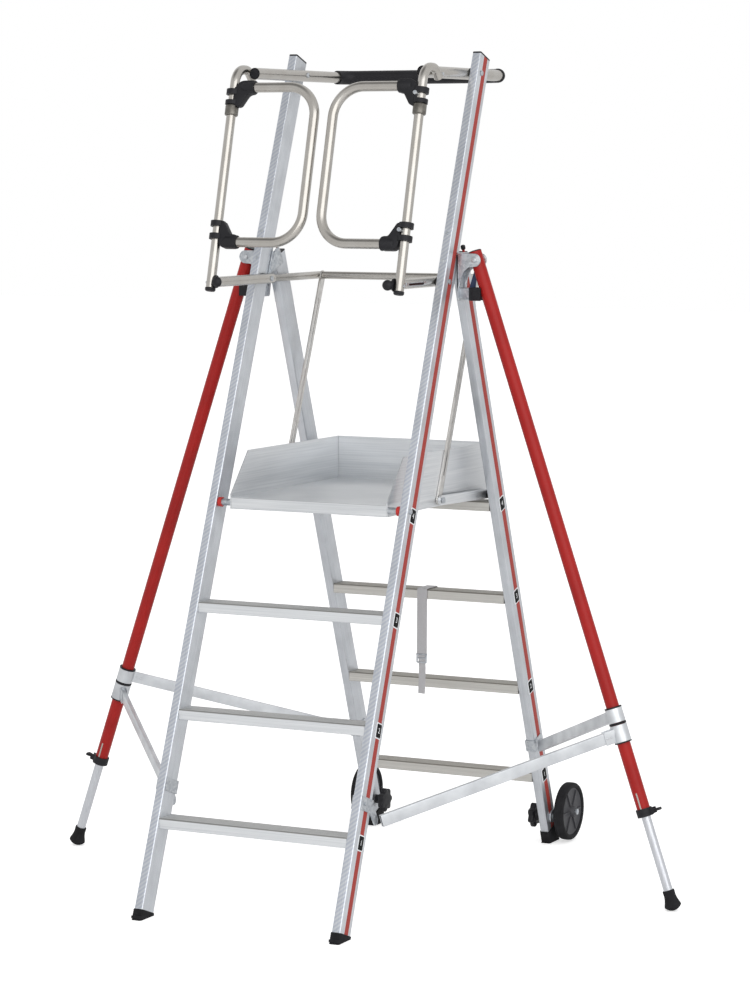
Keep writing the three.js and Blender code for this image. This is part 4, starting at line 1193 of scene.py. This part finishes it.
def draw_lever(bm):
    pivot = beside(26)
    bolt(bm, pivot + Vector((0, -6, 0)), pivot + Vector((0, 6, 0)), 4.2, 24)
    sweep(bm, [pivot + outrigger_out * 2, pivot + outrigger_out * 12], rounded(7, 12, 1.5), None,
          (0, 1, 0))
    sweep(bm, [pivot + outrigger_out * 10, pivot + outrigger_out * 19], rounded(7, 18, 2.5), None,
          (0, 1, 0))


pair("leg_clamp_moulding", draw_leg_clamp, black_moulding, "outrigger_@",
     ["leg_clamp_@"], edge=0.6)
pair("lever_moulding", draw_lever, black_moulding, "lever_@", ["clamp_lever_@"],
     edge=0.8)

# The legs are bright aluminium tubes that slide in the outriggers, with ball-ended rubber feet.
drawn = (300, 300, 8)
leg_aluminium = finish("drawn_aluminium_tube", (drawn, 2, "b9bcc2", "dcdee2"),
                       (drawn, 2, 0.24, 0.42), Metallic=0.85)
ball = 26
ball_at = (1631 - ball) / cos(outrigger_angle)


def draw_leg(bm):
    sleeve(bm, 1290, ball_at + 2, 12, 10.2)


def draw_foot(bm):
    boot = [(12.3, 1667.8), (15, 1668.2), (15.4, 1672), (15, 1682), (16.2, 1690), (18.5, 1698),
            (20.8, 1704.5)]
    for i in range(12):
        turn = radians(57 - 5 * i)
        boot.append((ball * sin(turn), ball_at + ball * cos(turn)))
    lathe(bm, boot, outrigger_at, outrigger_down, 40)
    for v in bm.verts:
        v.co.z = max(v.co.z, 0)


pair("leg_bright_tube", draw_leg, leg_aluminium, "leg_@", ["leg_tube_@"], smooth=40)
pair("foot_moulding", draw_foot, dull_rubber, "leg_@", ["foot_@"], smooth=45)

# The struts are aluminium box bars from the stiles to collars on the outriggers. Each collar is
# a sheet folded round the tube and riveted to the bar.
strut_aluminium = finish("extruded_aluminium_strut", (14, 3, "bfc2c6", "dde0e3", 0.3, 0.7),
                         (260, 3, 0.3, 0.48), Metallic=0.8)


def draw_strut(bm, top, length, end):
    centre = on_outrigger(top + length / 2)
    away = (Vector(end) - centre).normalized()
    sweep(bm, [centre + away * 20, Vector(end)], rounded(12, 30, 1.5), rounded(8.8, 26.8, 0.6))
    sleeve(bm, top, top + length, 22, 17.3, 40)
    cheek = away.cross(Vector((0, 0, 1))).normalized()
    for turn in (-1, 1):
        start = centre + away * 18 + cheek * turn * 7.2
        sweep(bm, [start, start + away * 30], rounded(2.2, length * 0.8, 0.8))
    for reach in (30, 42):
        for turn in (-1, 1):
            start = centre + away * reach + cheek * turn * 8
            bolt(bm, start, start + cheek * turn * 1.2, 3.5, 16, 1)


def draw_front_strut(bm):
    draw_strut(bm, 1233, 44, (297, 217.6, 264.4))


def draw_rear_strut(bm):
    draw_strut(bm, 1190, 36, (293.3, 1199.4, 290.3))


pair("front_strut_bar", draw_front_strut, strut_aluminium, "front_strut_@",
     ["front_strut_@"], edge=0.5)
pair("rear_strut_bar", draw_rear_strut, strut_aluminium, "rear_strut_@",
     ["rear_strut_@"], edge=0.5)

# The strap is grey webbing, hung over a rear rung and sewn to a buckle. Its weave is a 2 mm rib.
webbing, tree, shader = start_material("woven_grey_webbing", Roughness=0.85)
at = add(tree, "TexCoord").outputs["Object"]
threads = []
for way, scale, waver in (("Z", 160.0, 0.6), ("X", 120.0, 0.4)):
    wave = {"bands_direction": way, "Scale": scale, "Distortion": waver, "Vector": at}
    threads.append(add(tree, "TexWave", wave).outputs[1])
weave = calc(tree, "MULTIPLY", *threads)
tree.links.new(two_tones(tree, weave, "a9a8aa", "cccbcd"), shader.inputs["Base Color"])
relief(tree, shader, weave, 0.5, 0.0006)
strap_x = 15
strap_thick = 2
strap_y = rear_foot - 726 * tan(rear_lean) + 5


def draw_strap(bm):
    front = strap_y - 1.5
    back = strap_y + rung_deep + 1.5
    line = bent([(strap_x, front - 2, 541), (strap_x, front, 728.2), (strap_x, back, 728.2),
                 (strap_x, back, 694)], (3, 3), 5)
    sweep(bm, line, rounded(30, strap_thick, 0.8), None, (0, -1, 0))
    tail = [(strap_x, front - 2, 541), (strap_x + 1, front - 1, 510), (strap_x, front, 480),
            (strap_x - 2, front + 0.5, 440)]
    sweep(bm, tail, rounded(20, strap_thick, 0.8), None, (0, -1, 0))


def draw_buckle(bm):
    for z, half in ((548, 16), (538, 13.5), (526, 14)):
        sweep(bm, [(strap_x - half, strap_y - 4, z), (strap_x + half, strap_y - 4, z)], circle(2.2, 12))
    for x in (-14, 13):
        sweep(bm, [(strap_x + x, strap_y - 4, 526), (strap_x + x, strap_y - 4, 548)],
              circle(2.2, 12), None, (1, 0, 0))


strap = piece("strap_webbing", draw_strap, webbing, "rear_frame", ["strap"])
piece("strap_buckle", draw_buckle, zinc_steel, "rear_frame")

# The floor is plain and pale. A large soft box and an even white room light the stand softly
# from the front and above.
floor_mesh = bpy.data.meshes.new("floor")
floor_mesh.from_pydata([(-30, -30, 0), (30, -30, 0), (30, 30, 0), (-30, 30, 0)], [], [(0, 1, 2, 3)])
floor = bpy.data.objects.new("floor", floor_mesh)
bpy.context.scene.collection.objects.link(floor)
floor_finish, tree, shader = start_material("pale_studio_floor", Base_Color=(0.9, 0.9, 0.9, 1),
                                            Roughness=0.9)
rays = add(tree, "LightPath")
seen = calc(tree, "MAXIMUM", rays.outputs["Is Camera Ray"], rays.outputs["Is Transmission Ray"])
mirrored = calc(tree, "MULTIPLY", rays.outputs["Is Glossy Ray"], 0.1)
glow = calc(tree, "MULTIPLY_ADD", seen, 0.5, mirrored)
white = add(tree, "Emission", {"Color": (1, 1, 1, 1), "Strength": glow})
both = add(tree, "AddShader", {0: shader.outputs[0], 1: white.outputs[0]})
tree.links.new(both.outputs[0], tree.nodes["Material Output"].inputs["Surface"])
floor_mesh.materials.append(floor_finish)

world = bpy.data.worlds.new("studio")
bpy.context.scene.world = world
world.use_nodes = True
tree = world.node_tree
rays = add(tree, "LightPath")
seen = calc(tree, "MAXIMUM", rays.outputs["Is Camera Ray"], rays.outputs["Is Transmission Ray"])
# The studio's ceiling is darker than its walls over the front of the stand, which shows in metal
way = add(tree, "TexCoord").outputs["Generated"]
ceiling = {"operation": "DOT_PRODUCT", 0: way, 1: (-0.349, -0.199, 0.916)}
room = spread(tree, add(tree, "VectorMath", ceiling).outputs["Value"], 0.85, 0.3, 0.8, 0.96)
glossy = rays.outputs["Is Glossy Ray"]
mirrored = add(tree, "Mix", {"data_type": "FLOAT", 0: glossy, 2: 0.75, 3: room}).outputs[0]
strength = add(tree, "Mix", {"data_type": "FLOAT", 0: seen, 2: mirrored, 3: 1.0}).outputs[0]
tree.nodes["Background"].inputs["Color"].default_value = (1, 1, 1, 1)
tree.links.new(strength, tree.nodes["Background"].inputs["Strength"])


def lamp(name, at, aim, size, watts):
    data = bpy.data.lights.new(name, "AREA")
    data.shape = "RECTANGLE"
    data.size, data.size_y = size
    data.energy = watts
    made = bpy.data.objects.new(name, data)
    made.location = at
    made.rotation_euler = (Vector(aim) - Vector(at)).to_track_quat("-Z", "Y").to_euler()
    bpy.context.scene.collection.objects.link(made)


lamp("soft_box", (4.1, -5.1, 3.5), (0, 0, 1.4), (9.0, 5.5), 230)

• • • • •

→ **Goal**
Quote the data above verbatim from its first line to the line that includes "sleeve(bm, 1290, ball_at + 2, 12, 10.2)", with both boundary lines retained.

→ **Response below**
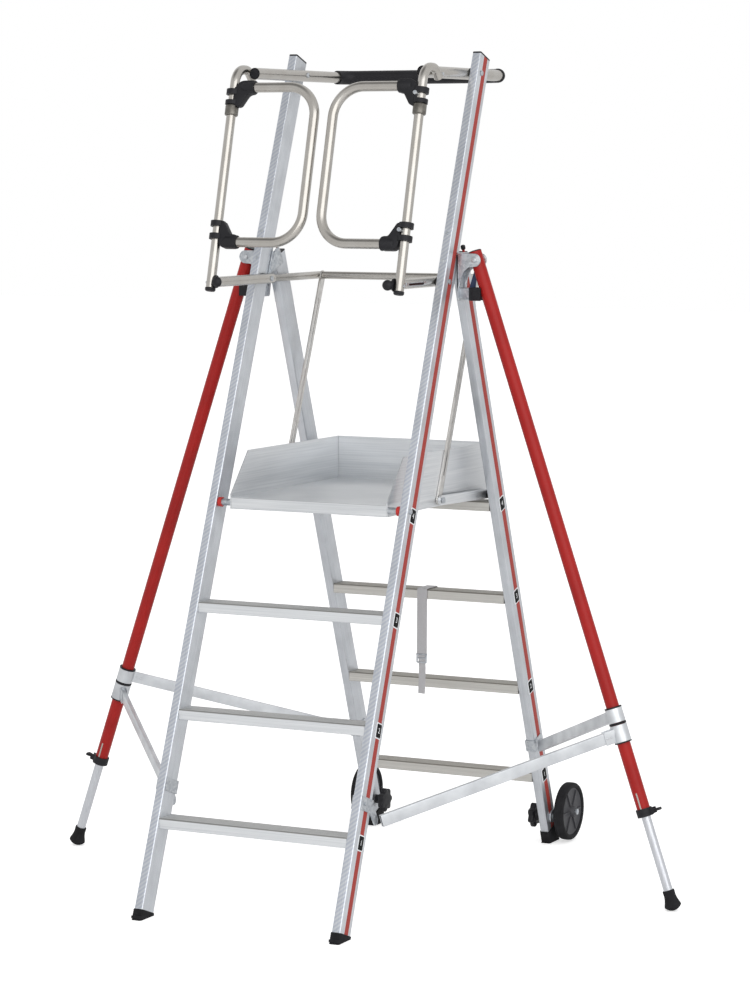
Keep writing the three.js and Blender code for this image. This is part 4, starting at line 1193 of scene.py. This part finishes it.
def draw_lever(bm):
    pivot = beside(26)
    bolt(bm, pivot + Vector((0, -6, 0)), pivot + Vector((0, 6, 0)), 4.2, 24)
    sweep(bm, [pivot + outrigger_out * 2, pivot + outrigger_out * 12], rounded(7, 12, 1.5), None,
          (0, 1, 0))
    sweep(bm, [pivot + outrigger_out * 10, pivot + outrigger_out * 19], rounded(7, 18, 2.5), None,
          (0, 1, 0))


pair("leg_clamp_moulding", draw_leg_clamp, black_moulding, "outrigger_@",
     ["leg_clamp_@"], edge=0.6)
pair("lever_moulding", draw_lever, black_moulding, "lever_@", ["clamp_lever_@"],
     edge=0.8)

# The legs are bright aluminium tubes that slide in the outriggers, with ball-ended rubber feet.
drawn = (300, 300, 8)
leg_aluminium = finish("drawn_aluminium_tube", (drawn, 2, "b9bcc2", "dcdee2"),
                       (drawn, 2, 0.24, 0.42), Metallic=0.85)
ball = 26
ball_at = (1631 - ball) / cos(outrigger_angle)


def draw_leg(bm):
    sleeve(bm, 1290, ball_at + 2, 12, 10.2)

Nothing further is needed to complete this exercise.